Postal Banking could bank those willfully abandoned by big banks and usuriously exploited by fringe lenders. This high-interest industry, while serving a market need, preys upon desperate citizens in complicated financial situations: those grappling for the rescuing ropes of credit only find the entrapping chains of endless cycles of debt, exorbitant interest-payments and hidden fees (Baradaran 10). Given this reality, she urges us to consider Postal Banking as an alternative. Not only had it been a success in the United States in the earlier part of the century and had contributed to our victory in Europe; it is also widely practiced and popular around the world (Baradaran 9). Perhaps most importantly, however, is the fact that we already have the infrastructure to make it a reality, with postal outposts inhabiting even the most remote American corners (Baradaran 9, 205). As private for-profit banks and their payday-lending counterparts continue to abandon the public-at-large in spite of being funded and routinely rescued by it, Postal Banking might well provide a new path to social solvency and equality of access to credit.

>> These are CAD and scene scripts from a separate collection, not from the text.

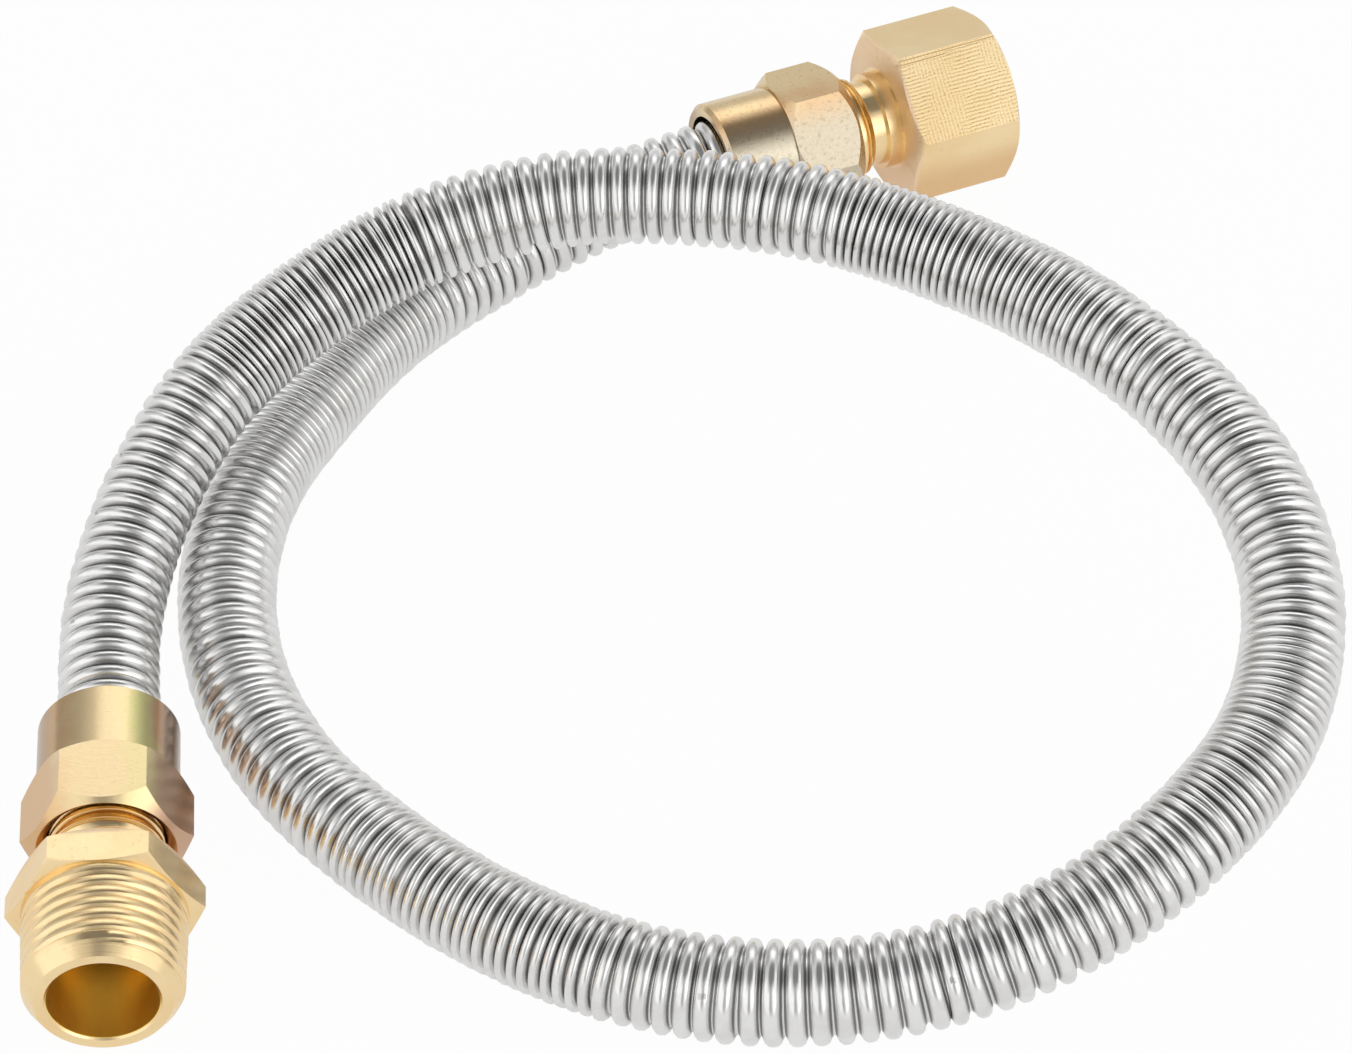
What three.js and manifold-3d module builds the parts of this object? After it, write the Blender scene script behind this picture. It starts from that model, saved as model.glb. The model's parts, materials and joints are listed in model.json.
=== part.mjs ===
// Flexible gas hose lying in one loose loop: a corrugated steel tube with a flare nut and a
// brass adapter at each end. One adapter has an outside pipe thread, the other a socket.
// Millimetres, +Z up, floor at z = 0. X runs along the socket end's axis, out of its mouth.
import * as THREE from 'three';
import { mergeVertices } from 'three/addons/utils/BufferGeometryUtils.js';
import initManifold from 'manifold-3d';

const solids = await initManifold();
solids.setup();

// Hose. Its corrugations are left plain here: the rod has the diameter of their crests.
const HOSE_OD = 13.9;
const HOSE_SIDES = 12;
const HOSE_STEPS = 60;
const HOSE_BORE_R = 4.6;
const HOSE_BORE_DEPTH = 9;
const CREST_END = 7.2;          // how far the corrugations reach into the nut
const CUFF_R = 5.4;             // plain tube end that carries the flare
const FLARE_R = 7.15;
const FLARE_WALL = 0.5;

// Gap between pieces that seat on each other, and round the cuff and the flare thread.
const SEAT_GAP = 0.3;
const CUFF_GAP = 0.3;
const THREAD_GAP = 0.3;

// Flare nut. Lengths run from the sleeve's open end.
const SLEEVE_OD = 18.8;
const SLEEVE_BEVEL = 0.6;
const SLEEVE_BORE_R = 7.6;
const SLEEVE_BORE_DEPTH = 7.6;
const SLEEVE_LENGTH = 10.6;
const NUT_LENGTH = 21.3;
const NUT_AF = 19.5;
const NUT_CHAMFER_DEG = 42;
const NUT_MOUTH_R = 9.1;        // countersink at the threaded end

// Flare end, alike on both adapters.
const NOSE_TIP_R = 4.9;
const STUB_R = 7.6;             // flare thread, outside radius
const STUB_END = 23.0;
const NECK_R = 6.6;
const COLLAR_START = 26.4;
const COLLAR_R = 7.4;
const FLARE_END_BORE_R = 4.0;
const DRILL_POINT_DEG = 59;     // half angle at the bottom of a drilled hole
const HEX_CHAMFER_DEG = 30;

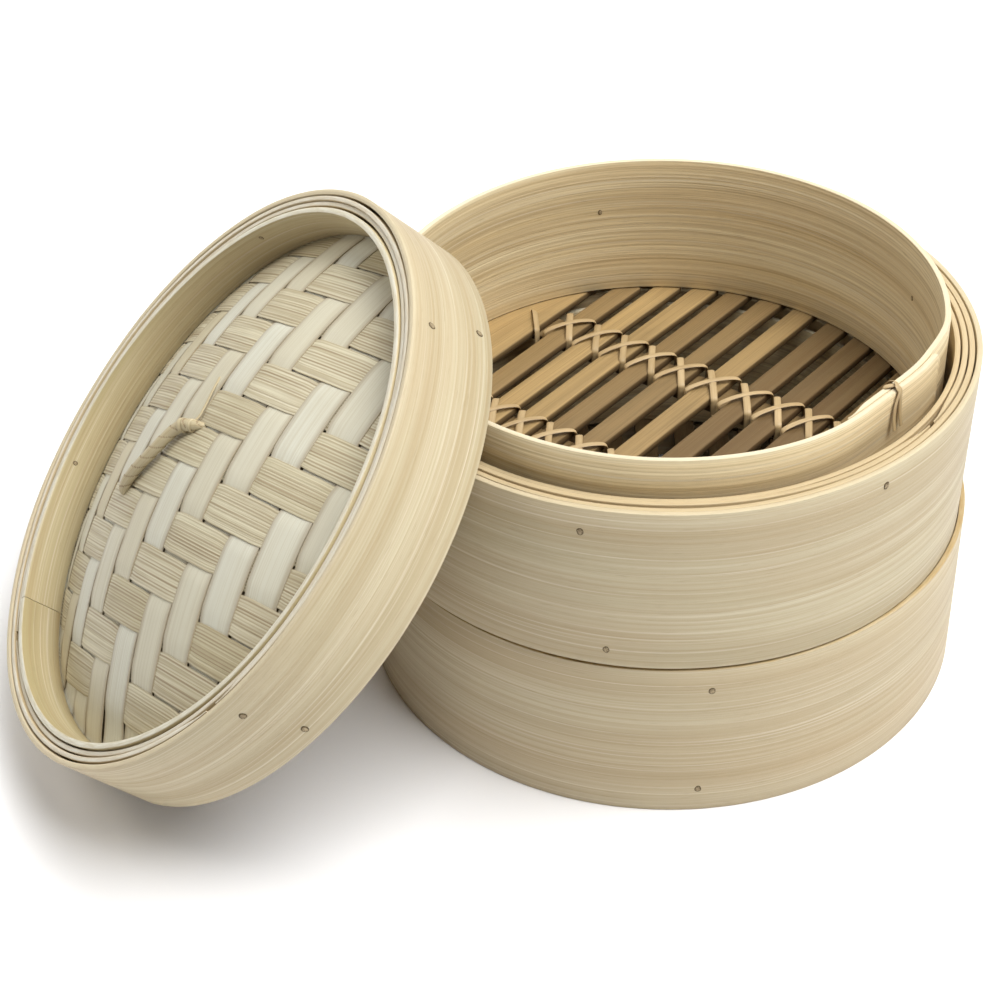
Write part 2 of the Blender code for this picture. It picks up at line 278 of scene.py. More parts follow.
def woven_bamboo(name, pale, deep, line, lines, depth):
    """Thin weaving strip, with fine darker lines along it; the handle's cane uses it too."""
    shader = Shader(name, 0.46)
    fibres = shader.stretched_noise(14.0, 1900.0, detail=3.0, rough=0.55)
    bands = shader.stretched_noise(9.0, 560.0, detail=3.0, shift=6.1)
    patches = shader.stretched_noise(30.0, 45.0, detail=3.0, shift=1.9)
    tone = shader.attribute("tone")
    base = shader.mix(tone, pale, deep)
    base = shader.veil(base, patches, 0.42, 0.72, 0.26, line)
    base = shader.veil(base, bands, 0.42, 0.70, lines * 0.5, line)
    base = shader.veil(base, fibres, 0.48, 0.62, lines, line)
    # Painted shade: the rim attribute darkens strip edges, rib grooves and undersides, the creases of
    # the handle's wrap and the ply under the weave.
    base = shader.mix(shader.attribute("rim"), base, (0.24, 0.165, 0.085))
    height = shader.maths("ADD", fibres, bands)
    return shader.finish(base, height, depth, shader.ramp(fibres, 0.3, 0.7, 0.40, 0.58))


def peg_bamboo():
    """End grain of a peg, browned round its edge."""
    shader = Shader("peg_bamboo", 0.7, specular=0.2)
    grain = shader.stretched_noise(1800.0, 1800.0, detail=3.0)
    base = shader.mix(shader.ramp(grain, 0.4, 0.65), (0.52, 0.42, 0.26), (0.16, 0.11, 0.06))
    base = shader.mix(shader.attribute("rim"), base, (0.07, 0.045, 0.02))
    return shader.finish(base, grain, 0.0002)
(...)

Baradaran provides an interesting look into the history of debt in the particulars of the United States as well as a defense of those struggling in poverty, and reminds us of the importance of creating financial opportunity for all. Moreover, she provides us with a meticulously-argued case for why we must do so: it is incumbent upon us to put this idea into action, and what is at stake is the very financing of the American Dream (Baradaran 10).